Jesús no fue neutral ante la injusticia. Tampoco fue partidista. Fue veraz. Y esa verdad lo llevó a la cruz. Por eso, el mensaje del obispo no busca popularidad. Busca fidelidad. Ser fiel al Evangelio es más difícil que ser fiel a un partido. Y en este tiempo de confusión, cuando cada grupo usa a Dios para justificar sus posturas, el mayor acto de valentía es recordar que Dios no pertenece a ningún lado, sino que nos llama a todos a su Reino.
Wack también habló de los niños separados de sus padres en la frontera. Dijo que cada vez que un niño llora en un centro de detención, el cielo se entristece. No importa quién esté en la Casa Blanca; la responsabilidad moral es de todos. Las lágrimas no entienden de política, solo de dolor.
El mensaje final de su carta es esperanzador: todavía hay tiempo de sanar, de aprender, de cambiar. Todavía podemos volver a mirar al migrante con los ojos de Cristo. Todavía podemos resistir la cultura del miedo y abrazar la cultura del amor.
El obispo sabe que sus palabras no agradarán a todos. Pero el Evangelio nunca fue diseñado para agradar, sino para transformar. Cuando Jesús dijo: “Amen a sus enemigos”, no estaba haciendo diplomacia; estaba estableciendo el camino del Reino.
Su carta, más que una opinión, es un espejo. Nos obliga a mirarnos y preguntarnos: ¿a quién nos parecemos más hoy, al samaritano que se detuvo o al sacerdote que pasó de largo?

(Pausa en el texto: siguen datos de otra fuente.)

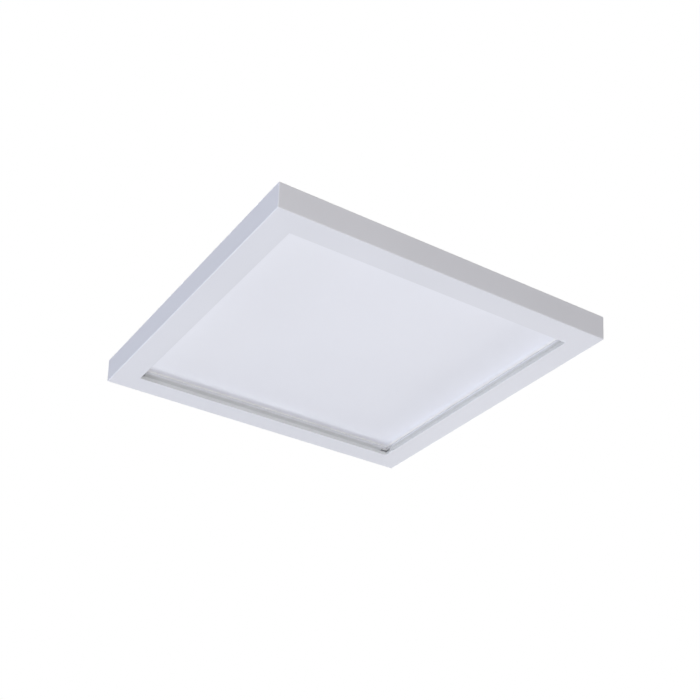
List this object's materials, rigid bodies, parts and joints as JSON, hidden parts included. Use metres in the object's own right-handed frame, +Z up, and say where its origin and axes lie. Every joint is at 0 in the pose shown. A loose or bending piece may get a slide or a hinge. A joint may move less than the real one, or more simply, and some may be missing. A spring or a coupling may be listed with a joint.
{
  "type": "flush mount ceiling light",
  "caption": "Slim square flush mount ceiling light: moulded frame with a recessed opal lens, edge-lit stack, rear driver box and a junction-box bracket with snap springs.",
  "frame": {"origin": "centre of the ceiling plane, which is the top face of the bracket and the rear rim of the frame", "axes": "+Z up, away from the room; X and Y along the sides of the square; the light hangs below z = 0"},
  "size_m": [0.3, 0.3, 0.0401],
  "materials": {
    "frame": "fine matte white moulding",
    "tray": "white baked enamel on folded sheet",
    "lens": "opal diffusing acrylic",
    "guide": "clear acrylic light guide",
    "reflector": "white reflecting film",
    "strip": "white solder mask on aluminium strip",
    "led": "yellow phosphor in a white package",
    "silicone": "translucent silicone",
    "zinc": "zinc plated steel",
    "steel_plate": "pre-painted white steel",
    "foam": "closed-cell foam",
    "housing": "flame-retardant white moulding",
    "board": "green solder mask",
    "film": "insulating film",
    "nylon": "natural nylon",
    "ferrite": "sintered ferrite",
    "copper": "enamelled copper wire",
    "bobbin": "black phenolic",
    "can": "sleeved aluminium can",
    "filmcap": "yellow box capacitor",
    "chip": "black epoxy",
    "terminal": "green terminal body",
    "spring": "bright spring steel",
    "galvanised": "galvanised sheet",
    "green_screw": "green passivated steel",
    "knob": "black moulding",
    "fuse": "brown sleeve"
  },
  "bodies": {
    "bracket": {"mounting_bracket": "galvanised", "ground_screw": "green_screw"},
    "luminaire": {"frame": "frame", "lens_tray": "tray", "lens": "lens", "light_guide": "guide", "reflector_sheet": "reflector", "guide_cushions": "silicone", "led_strip_right": "strip", "led_strip_rear": "strip", "led_strip_left": "strip", "led_strip_front": "strip", "leds_right": "led", "leds_rear": "led", "leds_left": "led", "leds_front": "led", "back_plate": "steel_plate", "back_plate_screws": "zinc", "ceiling_gasket": "foam", "driver_housing": "housing", "driver_screws": "zinc", "insulation_sheet": "film", "driver_board": "board", "board_standoffs": "nylon", "retaining_spring_right": "spring", "retaining_spring_left": "spring", "spring_rivets": "zinc", "transformer_core": "ferrite", "transformer_bobbin": "bobbin", "transformer_winding": "copper", "input_capacitor": "can", "output_capacitor": "can", "choke_core": "ferrite", "choke_winding": "copper", "film_capacitor": "filmcap", "bridge_rectifier": "chip", "driver_chip": "chip", "fuse": "fuse", "output_connector": "nylon", "mains_terminal": "terminal", "terminal_screws": "zinc", "selector_switch": "zinc"},
    "selector": {"selector_knob": "knob"}
  },
  "joints": [
    {"name": "luminaire_release", "type": "slide", "parent": "bracket", "child": "luminaire", "axis": [0, 0, -1], "range_m": [0, 0.045], "deforming": ["retaining_spring_right", "retaining_spring_left"]},
    {"name": "selector_slide", "type": "slide", "parent": "luminaire", "child": "selector", "axis": [1, 0, 0], "range_m": [-0.002, 0.002]}
  ]
}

Los migrantes no son una amenaza, son un recordatorio. Un recordatorio de que el Reino de Dios no tiene pasaportes ni muros. Un recordatorio de que cada frontera que levantamos afuera empieza primero dentro del corazón.
Oración final
Señor Jesús, que cruzaste fronteras para encontrarnos, danos un corazón sensible al dolor del que huye, del que busca un lugar donde ser recibido. Perdona nuestra indiferencia, nuestros juicios y nuestros silencios. Enséñanos a ver con tus ojos, a hablar con tu verdad y a amar con tus manos. Que tu Iglesia sea refugio, no trinchera. Y que cada creyente, sin importar su bandera, elija siempre la compasión sobre el miedo. Amén.